> **Requirements**
Each line should be copied exactly.
··········
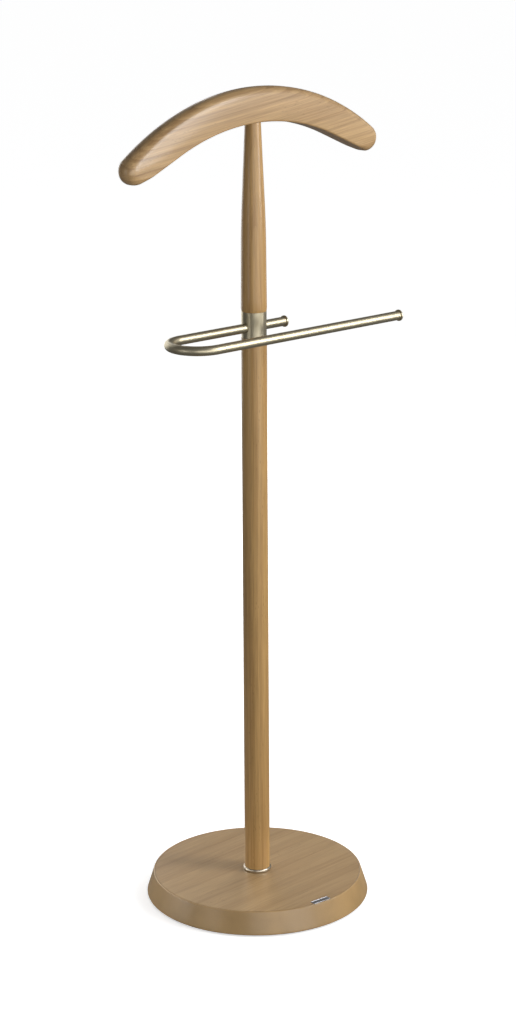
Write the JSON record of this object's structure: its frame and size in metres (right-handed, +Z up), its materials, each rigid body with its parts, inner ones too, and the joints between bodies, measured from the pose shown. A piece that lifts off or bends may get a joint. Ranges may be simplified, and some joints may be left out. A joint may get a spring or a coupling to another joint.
{
  "type": "valet stand",
  "caption": "Free-standing wooden valet stand: round weighted base, slim post, swivelling U-shaped metal trouser rail and a curved wooden suit hanger on top.",
  "frame": {"origin": "on the floor under the centre of the round base, on the post's axis", "axes": "+Z up along the post, +X along the hanger, -Y towards the front, where the badge plate is"},
  "size_m": [0.46, 0.3002, 1.1011],
  "materials": {
    "beech_hanger": "satin",
    "beech_post": "satin",
    "beech_dowel": "matte",
    "veneer": "satin",
    "lacquered_board": "satin",
    "champagne_nickel": "satin",
    "bright_nickel": "gloss",
    "core_zinc": "matte",
    "zinc_steel": "satin",
    "black_steel": "matte",
    "insert_brass": "satin",
    "nylon": "matte",
    "felt": "matte",
    "badge_metal": "satin"
  },
  "bodies": {
    "stand": {"lower_post": "beech_post", "post_top_insert": "insert_brass", "post_foot_insert": "insert_brass", "lower_pivot_screw": "zinc_steel", "lower_friction_washer": "nylon", "foot_ring": "bright_nickel", "base_board": "lacquered_board", "base_veneer": "veneer", "badge_plate": "badge_metal", "ballast_plate": "black_steel", "ballast_screws": "zinc_steel", "base_bolt": "zinc_steel", "base_washer": "zinc_steel", "felt_pads": "felt"},
    "rail_collar": {"sleeve": "champagne_nickel", "sleeve_core": "core_zinc", "sleeve_plug": "core_zinc", "rail_set_screw": "zinc_steel", "trouser_rail": "champagne_nickel", "rail_cap_short": "champagne_nickel", "rail_cap_long": "champagne_nickel"},
    "hanger_top": {"hanger": "beech_hanger", "hanger_dowel": "beech_dowel", "upper_post": "beech_post", "upper_post_insert": "insert_brass", "upper_pivot_screw": "zinc_steel", "upper_friction_washer": "nylon"}
  },
  "joints": [
    {"name": "rail_swivel", "type": "hinge", "parent": "stand", "child": "rail_collar", "pos_m": [0, 0, 0.771], "axis": [0, 0, 1], "continuous": true},
    {"name": "hanger_swivel", "type": "hinge", "parent": "rail_collar", "child": "hanger_top", "pos_m": [0, 0, 0.806], "axis": [0, 0, 1], "continuous": true}
  ]
}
··········
> **Solved exercise**
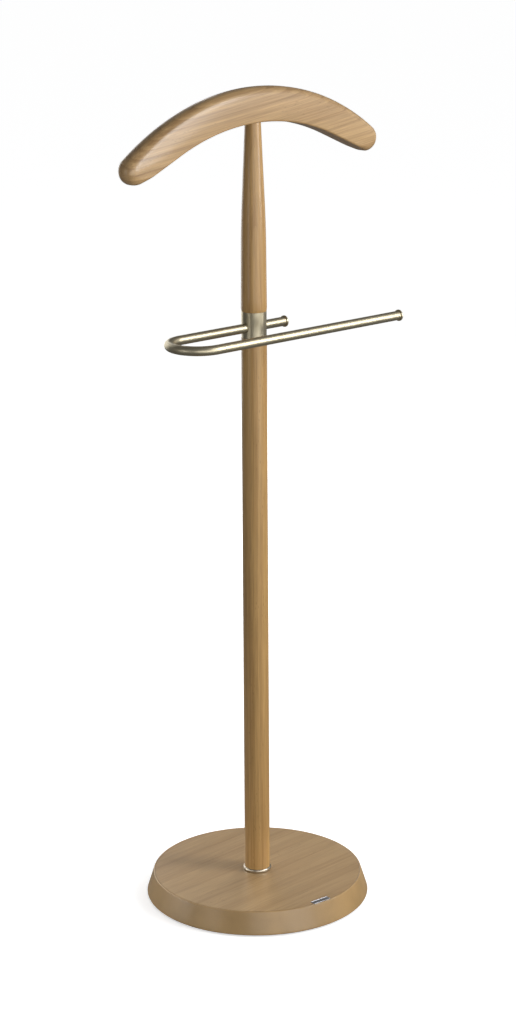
Write the JSON record of this object's structure: its frame and size in metres (right-handed, +Z up), its materials, each rigid body with its parts, inner ones too, and the joints between bodies, measured from the pose shown. A piece that lifts off or bends may get a joint. Ranges may be simplified, and some joints may be left out. A joint may get a spring or a coupling to another joint.
{
  "type": "valet stand",
  "caption": "Free-standing wooden valet stand: round weighted base, slim post, swivelling U-shaped metal trouser rail and a curved wooden suit hanger on top.",
  "frame": {"origin": "on the floor under the centre of the round base, on the post's axis", "axes": "+Z up along the post, +X along the hanger, -Y towards the front, where the badge plate is"},
  "size_m": [0.46, 0.3002, 1.1011],
  "materials": {
    "beech_hanger": "satin",
    "beech_post": "satin",
    "beech_dowel": "matte",
    "veneer": "satin",
    "lacquered_board": "satin",
    "champagne_nickel": "satin",
    "bright_nickel": "gloss",
    "core_zinc": "matte",
    "zinc_steel": "satin",
    "black_steel": "matte",
    "insert_brass": "satin",
    "nylon": "matte",
    "felt": "matte",
    "badge_metal": "satin"
  },
  "bodies": {
    "stand": {"lower_post": "beech_post", "post_top_insert": "insert_brass", "post_foot_insert": "insert_brass", "lower_pivot_screw": "zinc_steel", "lower_friction_washer": "nylon", "foot_ring": "bright_nickel", "base_board": "lacquered_board", "base_veneer": "veneer", "badge_plate": "badge_metal", "ballast_plate": "black_steel", "ballast_screws": "zinc_steel", "base_bolt": "zinc_steel", "base_washer": "zinc_steel", "felt_pads": "felt"},
    "rail_collar": {"sleeve": "champagne_nickel", "sleeve_core": "core_zinc", "sleeve_plug": "core_zinc", "rail_set_screw": "zinc_steel", "trouser_rail": "champagne_nickel", "rail_cap_short": "champagne_nickel", "rail_cap_long": "champagne_nickel"},
    "hanger_top": {"hanger": "beech_hanger", "hanger_dowel": "beech_dowel", "upper_post": "beech_post", "upper_post_insert": "insert_brass", "upper_pivot_screw": "zinc_steel", "upper_friction_washer": "nylon"}
  },
  "joints": [
    {"name": "rail_swivel", "type": "hinge", "parent": "stand", "child": "rail_collar", "pos_m": [0, 0, 0.771], "axis": [0, 0, 1], "continuous": true},
    {"name": "hanger_swivel", "type": "hinge", "parent": "rail_collar", "child": "hanger_top", "pos_m": [0, 0, 0.806], "axis": [0, 0, 1], "continuous": true}
  ]
}